02 August 2011

A Democracy Paradox in Studies of Science and Technology

I am a co-author along with Eva Lövbrand and Silke Beck on a paper published in the current issue of Science, Technology and Human Values (which I also mentioned on this site last fall)The paper is titled "A Democracy Paradox in Studies of Science and Technology," (it can also be found here in PDF) and it takes a close look at claims made by scholars who study science and technology that the governance of science and technology ought to be grounded in deliberation among experts and the general public. Political legitimacy, it is argued, derives from such deliberation. However, such claims are themselves almost universally grounded not in deliberation, but authority.  Hence the "democracy paradox."

At the core of our argument is a question:
If scholars of science and technology draw on deliberative democrats’ normative account of legitimacy, but reject the principles for legitimate rule prescribed by the same theory, how do we know that deliberative expert practices are more legitimate than those they seek to counter?
In short, shouldn't experts in the interface of science and society be bound by the same criteria of legitimacy that they apply to other types of expertise?  The answer would seem to be "yes," but this is not how it works in practice.

We conclude:
Only when specifying and adhering to internally consistent criteria of legitimacy, will students of science and technology be able to make a convincing case for more deliberative governance of science and technology.
For my part (not speaking for my co-authors), appeals to deliberative democracy by science studies scholars can not evade the paradox.  Instead, we must look to other conceptions of democracy to understand the legitimate roles of science and expertise in governance.

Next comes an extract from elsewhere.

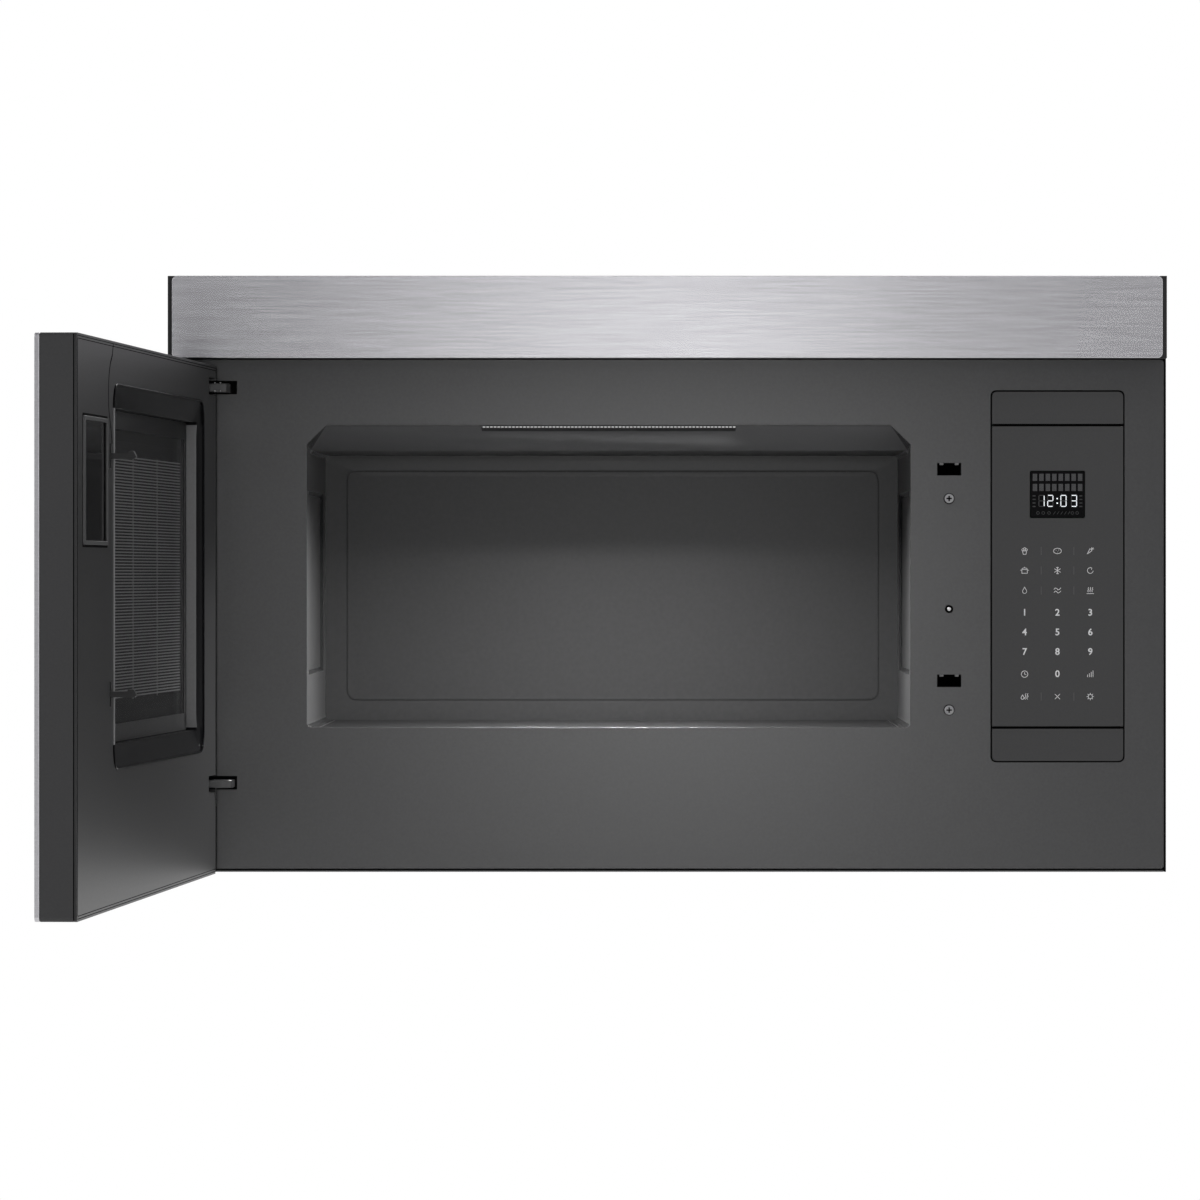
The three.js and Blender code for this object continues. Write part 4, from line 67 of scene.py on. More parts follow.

A wonk warning: the paper is technical and has quite a bit of jargon, as it is written for a specialized audience. But if debates within STS or other social sciences of science happen to be an interest, then I hope that you find it interesting and challenging.  Reactions welcomed!

Here is the paper's citation and abstract: 
E. Lövbrand, R. Pielke, Jr., and S. Beck, 2011. A Democracy Paradox in Studies of Science and Technology Science, Technology & Human Values, July 2011 vol. 36 no. 4 474-496, first published on August 26, 2010 as doi:10.1177/0162243910366154

Abstract

Today many scholars seem to agree that citizens should be involved in expert deliberations on science and technology issues. This interest in public deliberation has gained attraction in many practical settings, especially in the European Union, and holds the promise of more legitimate governance of science and technology. In this article, the authors draw on the European Commission’s (EC) report "Taking the European Knowledge Society Seriously" to ask how legitimate these efforts to "democratize" scientific expertise really are. While the report borrows from deliberative democrats’ normative accounts of legitimacy, the authors identify a tension between the principles for legitimate rule prescribed by deliberative democratic theory and the report’s celebration of diversity and dissent. While this inconsistency suggests that the legitimacy of deliberative governance arrangements is justified on empirical rather than normative grounds, it remains an open question whether studies of science and technology offer enough empirical support for such a justification. In this article, the authors address this pressing question and propose three possible responses.

4 comments:

marci_b said...

Interesting, thanks for posting!

John said...

Roger,
I will look at the paper, in the morning.

Now, "experts," "scholars," and "students" are subject to criteria established by deliberative bodies, regardless the area of inquiry and the level of expertise. "This pressing question" has been answered [your scholarly examination may provide a interesting foot-note]: activists, teenage Alaskans, and former vice-presidents provide gripping theater. Experts provoke groans and yawns. Our deliberative bodies play to the peanut gallery. Who needs a circus: we have drama in the legislature.


"...shouldn't experts in the interface of science and society be bound by the same criteria of legitimacy that THEY apply to other types of expertise?" If 'THEY,' [experts] address contemporary issues in the fora found on the Web, prevailing modes of republican and democratic structure will allow citizens direct access. An informed electorate can choose both its course and representatives.
The jinni is out of the bottle.
Thank you. John R T

Michael BF said...

Interesting... having read far too many European public engagement models, particular Wilsdon and Willis, and Wynne, I've thought that the STS scholars were attempted to create interaction between a very limited group of "experts" and "lay people." The entire endeavor felt synthetic in the extreme, more useful as data gathering tool on public engagement with science, as opposed to an actual instrument for effecting policy.

Unfortunately, the exercise of power itself is becoming illegitimate, regardless of electoral mandates, expert judgement, or deliberative processes. Some means of restoring legitimacy to government is necessary, but doubt the abstruse recesses of STS theory have a solution that appeals to our media-addled culture.

jeangoodwin.org said...

The funniest example I've found of the contradiction you guys discuss so nicely is from:

Kerr, Anne, Sarah Cunningham-Burley, and Richard Tutton. "Shifting Subject Positions: Experts and Lay People in Public Dialogue." Social Studies of Science 37 (2007): 385-411.

The citizens didn't confront the experts! (I'm shocked, shocked!) So the organizers took the events to be failures.